Inoltre il ricorrente ha evidenziato, tramite il suo legale Michele Passione e la collega Mori (recentemente scomparsa), che i successivi tentativi di ottenere un risarcimento sono falliti, in quanto i giudici nazionali hanno ritenuto che il ricorso previsto dall’articolo 314 del codice penale italiano fosse applicabile solo a misure di sicurezza provvisorie, e non a quelli applicati a seguito di una sentenza definitiva.

La sentenza finale è stata emessa dalla Corte di cassazione il 20 marzo 2018. Si è dunque rivolto alla Cedu: il Governo italiano ha sostenuto che il ricorrente aveva perso la qualità di vittima a seguito dell’ordinanza del tribunale di Firenze che ne ha ordinato la liberazione, mentre l’uomo, opponendosi a tale tesi, ha spiegato che ha dovuto attendere diversi mesi prima del suo rilascio.

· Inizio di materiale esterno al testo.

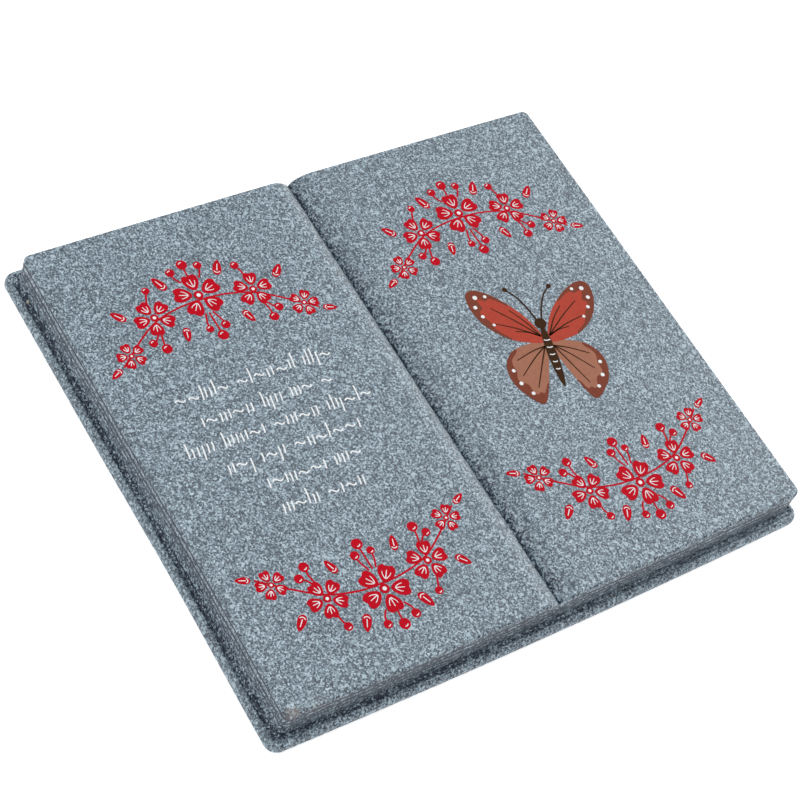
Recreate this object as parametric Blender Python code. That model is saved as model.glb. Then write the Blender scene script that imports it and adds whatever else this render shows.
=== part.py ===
"""Memorial plaque: an open book lying flat, cast in one piece of stone-filled resin.

A thin cover board carries the page block. A raised lip runs round the board's edge, a
shallow channel separates it from the pages, the block's sides are scored with page lines,
and the two pages roll down into a gutter along the spine.

Frame: +X runs across both pages to the right, +Y from the foot of the pages to their head,
+Z up. The origin is in the middle of the underside.
"""

import math

import bmesh
import bpy

MM = 0.001

# Cover board
BOARD_WIDTH = 200.0 * MM
BOARD_DEPTH = 174.9 * MM
BOARD_THICKNESS = 3.4 * MM
BOARD_CORNER_RADIUS = 4.2 * MM
BOARD_FOOT_RADIUS = 0.8 * MM
LIP_OUTER_RADIUS = 0.9 * MM
LIP_INNER_RADIUS = 0.7 * MM
CHANNEL_DEPTH = 0.7 * MM
CHANNEL_FALL = 0.1 * MM

# Page block
PAGE_RISE = 11.6 * MM
PAGE_FOOT_INSET = 3.5 * MM
PAGE_TOP_INSET = 3.7 * MM
PAGE_CORNER_RADIUS = 3.0 * MM
PAGE_EDGE_RADIUS = 1.3 * MM

# Page lines scored round the block
FIRST_LINE_DROP = 0.5 * MM
LINE_PITCH = 1.8 * MM
LINE_WIDTH = 0.56 * MM
LINE_DEPTH = 0.35 * MM

# Gutter between the two pages
GUTTER_DEPTH = 4.6 * MM
SHOULDER_WIDTH = 7.0 * MM
SHOULDER_ROUNDNESS = 1.5

# The foot and head of the book bulge outwards at the spine
FOOT_BOW = 1.2 * MM
HEAD_BOW = 0.3 * MM

# Fineness of the mesh
CORNER_STEPS = 6
EDGE_STEPS = 4
SHOULDER_STEPS = 7
PLAIN_STEPS = 4
SHOULDER_CROWDING = 1.5

STONE_GREY = (0.19, 0.235, 0.275, 1.0)
STONE_ROUGHNESS = 0.62


def gutter_drop(x):
    """How far the page surface lies below the flat of the pages, at x from the spine."""
    reach = abs(x) / SHOULDER_WIDTH
    if reach >= 1.0:
        return 0.0
    rise = (1.0 - (1.0 - reach) ** SHOULDER_ROUNDNESS) ** (1.0 / SHOULDER_ROUNDNESS)
    return GUTTER_DEPTH * (1.0 - rise)


def page_height(x):
    """Height of the page surface above the underside."""
    return BOARD_THICKNESS + PAGE_RISE - gutter_drop(x)


def channel_floor():
    """Height of the channel where it meets the page block, its lowest line."""
    return BOARD_THICKNESS - CHANNEL_DEPTH - CHANNEL_FALL


def end_stations(straight):
    """X places along the head or foot of one ring, crowded towards the gutter."""
    shoulder = [
        SHOULDER_WIDTH * (step / SHOULDER_STEPS) ** SHOULDER_CROWDING
        for step in range(1, SHOULDER_STEPS + 1)
    ]
    plain = [
        SHOULDER_WIDTH + (straight - SHOULDER_WIDTH) * step / PLAIN_STEPS
        for step in range(1, PLAIN_STEPS + 1)
    ]
    right = shoulder + plain
    return [-x for x in reversed(right)] + [0.0] + right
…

Ha commentato l’avvocato Passione: “Dopo una corsa ostacoli, passando dall’ufficio di esecuzione alla Tribunale di sorveglianza, al giudice dell’esecuzione, alla Corte Costituzionale, alla Cedu, l’Italia è stata condannata all’unanimità per assenza di base legale e per assenza di un rimedio effettivo nei confronti di una persona che è stata trattenuta 18 mesi oltre il limite massimo, prima in un ospedale psichiatrico giudiziario e poi in una Rems. Respinte tutte le contro deduzioni del governo rispetto alla perdita della qualità di vittima, alla tardività del tentativo di ricorrere alla Corte Costituzionale, impedito da due decisioni della Corte di Appello di Firenze e della Corte di Cassazione. E anche rispetto alla doglianza del governo che si sarebbe potuto ricorrere alla legge sulla responsabilità civile dei magistrati: interessante a questo punto l’osservazione della Cedu che dà atto, come sempre accade – perché è una questione che viene posta in maniera ricorrente dal governo – che non c’è alcuna dimostrazione che questa legge abbia mai dato prova di essere un rimedio effettivo rispetto alle doglianze avanzate. Interessante anche il richiamo che la Corte fa, aderendo allo stesso riferimento giurisprudenziale, a una situazione che si era posta analogamente per i migranti trattenuti illecitamente e che non avevano ottenuto ristoro economico”.